9. George W. Bush was responsible for revising the Department of Housing and Urban Development's Section 8 rent subsidies to disabled people, permitting them to use up to a year's worth of vouchers to finance down payments on homes.
This is beneficial in countless ways. First of all, it allows people with disabilities to have the opportunity to own their own home, which is a huge life step for all of us; for many with disabilities, the impact of home ownership on their lives is amazing. Second, it frees up taxpayer dollars and assets to help support disabled people who are eligible for the program but are still on waiting lists; when handicapped people are able to move on from their state-sponsored housing, space becomes available for other handicapped people to have the opportunity to live on their own, without relying on relatives. This act directly benefits the lives of countless handicapped people.

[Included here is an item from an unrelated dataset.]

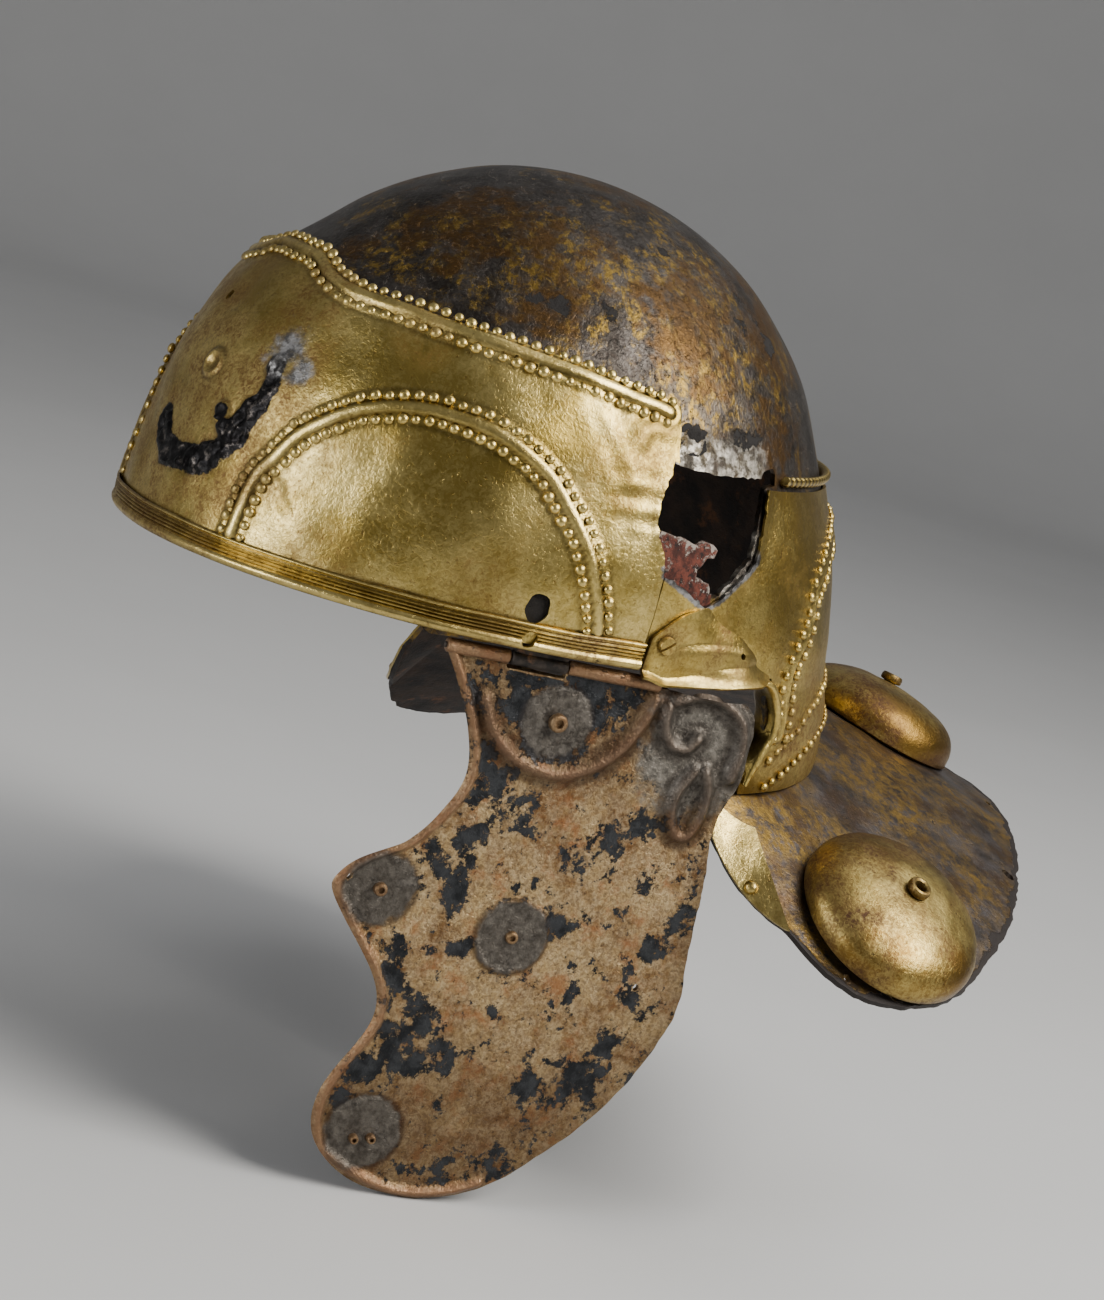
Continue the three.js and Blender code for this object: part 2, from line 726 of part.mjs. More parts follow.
// Hollow boss on the guard, and the stud through its middle
function bossFrame(turn, reach) {
  const axis = normalAt(guard, turn, reach);
  const foot = guard(turn, reach).addScaledVector(axis, GAP + 0.1);
  return { axis, foot };
}

function makeBoss(turn, reach) {
  const { axis, foot } = bossFrame(turn, reach);
  foot.addScaledVector(axis, BOSS_LIFT);
  const crown = BOSS_HEIGHT - BOSS_SKIRT;
  const bowl = (t, wall) => [
    (BOSS_RADIUS - wall) * Math.cos(rad(t)),
    BOSS_SKIRT + (crown - wall) * Math.sin(rad(t)),
  ];
  const outer = range(0, 85, 4).map((t) => bowl(t, 0));
  const inner = range(85, 0, 4).map((t) => bowl(t, BOSS_WALL));
  const profile = [[BOSS_RADIUS, 0], ...outer, ...inner, [BOSS_RADIUS - BOSS_WALL, 0], [BOSS_RADIUS, 0]];
  return turned(profile, foot, axis, 20);
}

function makeBossStud(turn, reach) {
  const { axis, foot } = bossFrame(turn, reach);
  const under = BOSS_LIFT + BOSS_HEIGHT + GAP;
  const shank = [[0, 0], [STUD_SHANK_RADIUS, 0], [STUD_SHANK_RADIUS, under]];
  const head = [
    [STUD_HEAD_RADIUS, under],
    [STUD_HEAD_RADIUS, under + 1.6],
    [STUD_HEAD_RADIUS - 0.8, under + STUD_HEAD_HEIGHT - 0.2],
    [0, under + STUD_HEAD_HEIGHT],
  ];
  return turned([...shank, ...head], foot, axis, 10);
}

// Ear guard: a plate on the sheath with its lower edge curled out
const LIP_FRONT_Z = -134.4;
const LIP_REAR_Z = -129.6;
const CURL_START_Z = -126;
const CURL_HEIGHT = 8.4;
const CURL_REACH = 5;

function makeEarGuard() {
  const surface = (angle, share) => {
    const lip = THREE.MathUtils.mapLinear(angle, EAR_TOP[0].angle, EAR_END, LIP_FRONT_Z, LIP_REAR_Z);
    const high = curveThrough(EAR_TOP, "angle", "z", angle);
    const z = THREE.MathUtils.lerp(lip, high, share);
    const curl = Math.max(CURL_START_Z - z, 0) / CURL_HEIGHT;
    const away = 1 - 0.75 * smoothStep((angle - 104) / 8);
    return cover(angle, z, GAP + SHEET + FACET_ROOM + CURL_REACH * curl * curl * away);
  };
  const place = (i, j) => [EAR_COLUMNS[i], j / (EAR_ROWS - 1)];
  const normal = (i, j) => {
    const [angle, share] = place(i, j);
    const du = surface(angle + 0.05, share).sub(surface(angle - 0.05, share));
    const dv = surface(angle, share + 0.02).sub(surface(angle, share - 0.02));
    return du.cross(dv).normalize();
  };
  return sheet(EAR_COLUMNS.length, EAR_ROWS, (i, j) => surface(...place(i, j)), normal, SHEET);
}

function makeEarScrew() {
  const foot = cover(EAR_SCREW.angle, EAR_SCREW.z, GAP * 2 + SHEET + GAP);
  const out = normalAt(cover, EAR_SCREW.angle, EAR_SCREW.z);
  return turned([[0, 0], [2.6, 0], [2.6, 0.9], [1.6, 1.5], [0, 1.6]], foot, out, 12);
}

// Hinge knuckle on the helmet: a tube with a leaf that rises inside the skull
function makeHingeLeaf() {
  const endRoom = 0.4;
  const from = cheek(KNUCKLE_START + endRoom, 0);
  const to = cheek(KNUCKLE_END - endRoom, 0);
  const tube = rod(from, to, TUBE_RADIUS, PIN_RADIUS + GAP);
  const rings = [KNUCKLE_START + 2 * endRoom, KNUCKLE_END - 2 * endRoom].map((along) => {
    const corner = (depth, out) => cheek(along, depth).addScaledVector(cheekOut, out);
    const foot = -LEAF_WALL;
    const top = -LEAF_RISE;
    const lean = -0.2;
    return [corner(foot, 0), corner(foot, LEAF_WALL), corner(top, LEAF_WALL + lean), corner(top, lean)];
  });
  return join(tube, strip(rings));
}

function makePin() {
  return rod(cheek(-0.6, 0), cheek(HINGE_LENGTH + 0.6, 0), PIN_RADIUS, 0, 8);
}

// Cheek piece: plate, hinge tubes, rolled border and raised work
const CHEEK_OUT_FACE = -0.2;

function cheekFace(along, depth) {
  return cheek(along, depth, CHEEK_OUT_FACE);
}

function cheekRib(path, radius) {
  const bead = [0, 72, 144, 216, 288].map((t) => ({
    across: radius * Math.cos(rad(t)),
    out: radius * Math.sin(rad(t)),
  }));
  return rib(cheekFace, path, bead);
}

// A raised curl, given by its middle on the plate, its two half-widths and its sweep
function cheekCurl(along, depth, wide, high, from, to, steps) {
  const turns = range(from, to, steps);
  const path = turns.map((t) => [along + wide * Math.cos(rad(t)), depth - high * Math.sin(rad(t))]);
  return cheekRib(path, CHEEK_CURL_RADIUS);
}

// A solder disc with its stud, standing on the plate
function cheekDisc(along, depth, radius, studRadius) {
  const out = normalAt(cheekFace, along, depth).negate();
  const foot = cheekFace(along, depth).addScaledVector(out, -DISC_SUNK);
  const disc = [[0, 0], [radius, 0], [radius, DISC_TOP - 0.1], [studRadius, DISC_TOP + 0.1]];
  return turned([...disc, [studRadius, DISC_STUD_TOP], [0, DISC_STUD_TOP]], foot, out, 14);
}

function makeCheekPiece() {
  const depths = [1, 9, 17, 24, 31, 38, 46, 53, 60, 67.5, 73, 78, 84, 92, 100, 108, 117, 128, 139, 149];
  depths.push(157, 164, 169, 172.5, CHEEK_LENGTH);
  const shares = range(0, 1, 3);
  const place = (i, j) => {
    const front = curveThrough(CHEEK_FRONT, "depth", "along", depths[j]);
    const rear = curveThrough(CHEEK_REAR, "depth", "along", depths[j]);
    return [THREE.MathUtils.lerp(front, rear, shares[i]), depths[j]];
  };
  const normal = (i, j) => normalAt(cheekFace, ...place(i, j)).negate();
  const plate = sheet(shares.length, depths.length, (i, j) => cheekFace(...place(i, j)), normal, CHEEK_WALL);
  const tubes = [
    rod(cheek(0, 0), cheek(KNUCKLE_START, 0), TUBE_RADIUS, 0, 5),
    rod(cheek(KNUCKLE_END, 0), cheek(HINGE_LENGTH, 0), TUBE_RADIUS, 0, 5),
  ];
  const inset = CHEEK_BORDER_RADIUS - 0.2;
  const edge = depths.slice(1).map((depth) => {
    const along = curveThrough(CHEEK_FRONT, "depth", "along", depth) + inset;
    return [along, Math.min(depth, CHEEK_LENGTH - inset)];
  });
  const raised = [
    cheekRib(edge, CHEEK_BORDER_RADIUS),
    cheekCurl(43, 4.5, 27, 27.5, 192, 348, 8),
    cheekCurl(87, 10, 12, 8, 200, -60, 7),
    cheekCurl(91, 34, 6, 10, 60, 240, 5),
    ...CHEEK_DISCS.map((disc) => cheekDisc(disc.along, disc.depth, disc.radius, disc.stud)),
  ];
  const room = rod(cheek(KNUCKLE_START, 0), cheek(KNUCKLE_END, 0), TUBE_RADIUS + 1.4, 0, 5);
  const bore = rod(cheek(-2, 0), cheek(HINGE_LENGTH + 2, 0), PIN_RADIUS + GAP, 0, 4);
  const holes = CHEEK_HOLES.map(({ along, depth, radius }) => {
    return rod(cheek(along, depth, -9), cheek(along, depth, 6), radius, 0, 3);
  });
  return cut(join(plate, ...tubes, ...raised), room, bore, ...holes);
}

// Materials
const iron = { color: 0x6f6a62, roughness: 0.55, metalness: 0.7 };
const brass = { color: 0xa08a3c, roughness: 0.35, metalness: 0.9 };
const copper = { color: 0x8a5a3c, roughness: 0.6, metalness: 0.6 };

function piece(name, geometry, look) {
  const bare = geometry.clone();
  bare.computeVertexNormals();
  const mesh = new THREE.Mesh(bare, new THREE.MeshStandardMaterial({ ...look, flatShading: true }));
  mesh.name = name;
  return mesh;
}

const bosses = [
  { place: "left", turn: BOSS_ANGLE, reach: BOSS_REACH },
  { place: "back", turn: 0, reach: BACK_BOSS_REACH },
  { place: "right", turn: -BOSS_ANGLE, reach: BOSS_REACH },
];
const helmet = new THREE.Group();
helmet.add(piece("skull", makeSkull(), iron));
helmet.add(piece("brow_band", makeBrowBand(), brass));
helmet.add(piece("rim_binding", makeRimBinding(), brass));
helmet.add(piece("rear_ring", makeRearRing(), brass));
helmet.add(piece("neck_sheath", makeNeckSheath(), brass));
helmet.add(piece("neck_guard", makeNeckGuard(), iron));
const guardEdge = makeGuardEdge();
helmet.add(piece("guard_edge_left", guardEdge, brass));
helmet.add(piece("guard_edge_right", mirrored(guardEdge), brass));
for (const boss of bosses) {
  helmet.add(piece(`guard_boss_${boss.place}`, makeBoss(boss.turn, boss.reach), brass));
  helmet.add(piece(`boss_stud_${boss.place}`, makeBossStud(boss.turn, boss.reach), brass));
}
const earGuard = makeEarGuard();
const earScrew = makeEarScrew();
helmet.add(piece("ear_guard_left", earGuard, brass));
helmet.add(piece("ear_guard_right", mirrored(earGuard), brass));
helmet.add(piece("ear_screw_left", earScrew, brass));
helmet.add(piece("ear_screw_right", mirrored(earScrew), brass));
helmet.add(piece("cheek_hinge_leaf", makeHingeLeaf(), iron));
helmet.add(piece("cheek_pin", makePin(), iron));

helmet.add(piece("cheek_piece", makeCheekPiece(), copper));

export default helmet;
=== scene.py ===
# Roman helmet with one cheek piece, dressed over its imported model.
# Sizes are in millimetres; MM turns them into Blender's metres. The wearer faces -Y and the left is +X.
import bpy
import numpy as np
from mathutils import Matrix, Vector, kdtree


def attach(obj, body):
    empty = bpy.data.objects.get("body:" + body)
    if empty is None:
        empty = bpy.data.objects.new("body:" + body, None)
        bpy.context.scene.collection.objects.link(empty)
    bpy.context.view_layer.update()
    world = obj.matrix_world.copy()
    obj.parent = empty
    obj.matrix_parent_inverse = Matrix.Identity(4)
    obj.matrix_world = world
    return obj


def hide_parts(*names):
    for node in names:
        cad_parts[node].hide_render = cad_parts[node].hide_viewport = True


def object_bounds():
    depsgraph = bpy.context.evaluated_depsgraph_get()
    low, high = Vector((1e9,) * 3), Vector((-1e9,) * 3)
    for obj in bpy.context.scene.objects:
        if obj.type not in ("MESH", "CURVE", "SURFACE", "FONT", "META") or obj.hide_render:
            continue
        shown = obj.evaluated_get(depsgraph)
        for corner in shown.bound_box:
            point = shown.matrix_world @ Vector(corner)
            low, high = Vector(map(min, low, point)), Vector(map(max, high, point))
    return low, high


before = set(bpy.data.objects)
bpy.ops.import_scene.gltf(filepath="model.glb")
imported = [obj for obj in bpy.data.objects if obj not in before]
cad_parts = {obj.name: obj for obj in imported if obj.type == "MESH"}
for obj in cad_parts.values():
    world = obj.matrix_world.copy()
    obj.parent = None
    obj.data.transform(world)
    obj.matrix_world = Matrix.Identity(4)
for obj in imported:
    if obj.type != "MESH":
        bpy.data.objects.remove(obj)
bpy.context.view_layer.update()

# Camera
# It stands a little over a metre away, before the wearer's left, at the height of the crown,
# and is rolled to the side, so the helmet leans in the picture as it does in the photograph.
MM = 0.001
view_turn = np.radians(55.16)
view_rise = np.radians(10.21)
view_roll = np.radians(15.25)
view_length = 1.06835
view_aim = Vector((0.00643, 0.03196, -0.14936))
away = Vector((
    np.sin(view_turn) * np.cos(view_rise),
    -np.cos(view_turn) * np.cos(view_rise),
    np.sin(view_rise),
))
level = (-away).cross(Vector((0, 0, 1))).normalized()
upright = level.cross(-away)
side = level * np.cos(view_roll) + upright * np.sin(view_roll)
top = upright * np.cos(view_roll) - level * np.sin(view_roll)
bpy.ops.object.camera_add()
camera = bpy.context.object
camera_turn = Matrix((side, top, away)).transposed().to_4x4()
camera.matrix_world = Matrix.Translation(view_aim + away * view_length) @ camera_turn
camera.data.sensor_fit = "VERTICAL"
camera.data.sensor_height = 36
camera.data.lens = 90.41
bpy.context.scene.camera = camera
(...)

10. George W. Bush has put himself in harm's way repeatedly in an effort to inspire the nation in a post-9/11 world.
This seems simple, but it has huge psychological impact. On October 30, 2001, less than two months after 9/11, George W. Bush attended a World Series game. Prior to the start of the game, Bush stood out on the open field, within target range of literally tens of thousands of people, and proudly threw a pitch, demonstrating to an American public that we had no reason to be afraid. When the war in Iraq was looking bleak in late 2003, with insurgent fighting all around the troops, Bush visited the 82nd Airborne on Thanksgiving Day and sat down to dine with them, demonstrating that he also has the courage to be there. In both cases, I would not have wanted to be in the situation, but he was willing to put himself there to encourage the American people and a bunch of frightened troops. These actions seem so simple, but think back to FDR's fireside chats, which served the same purpose in a very frightened United States during the Great Depression. Such things have nothing to do with partisan politics, they have to do with what a leader is supposed to do, and Bush has demonstrated that he will do it.

To conclude, don't let either the liberal or conservative rhetoric that floats through political discourse today make you believe one way or another. Both John Kerry and George W. Bush have positives and negatives about them; it is up to you as a concerned individual to properly inform yourself about all candidates and not merely vote based on someone else's rhetoric.

The moral of this story is: be informed, or be lost.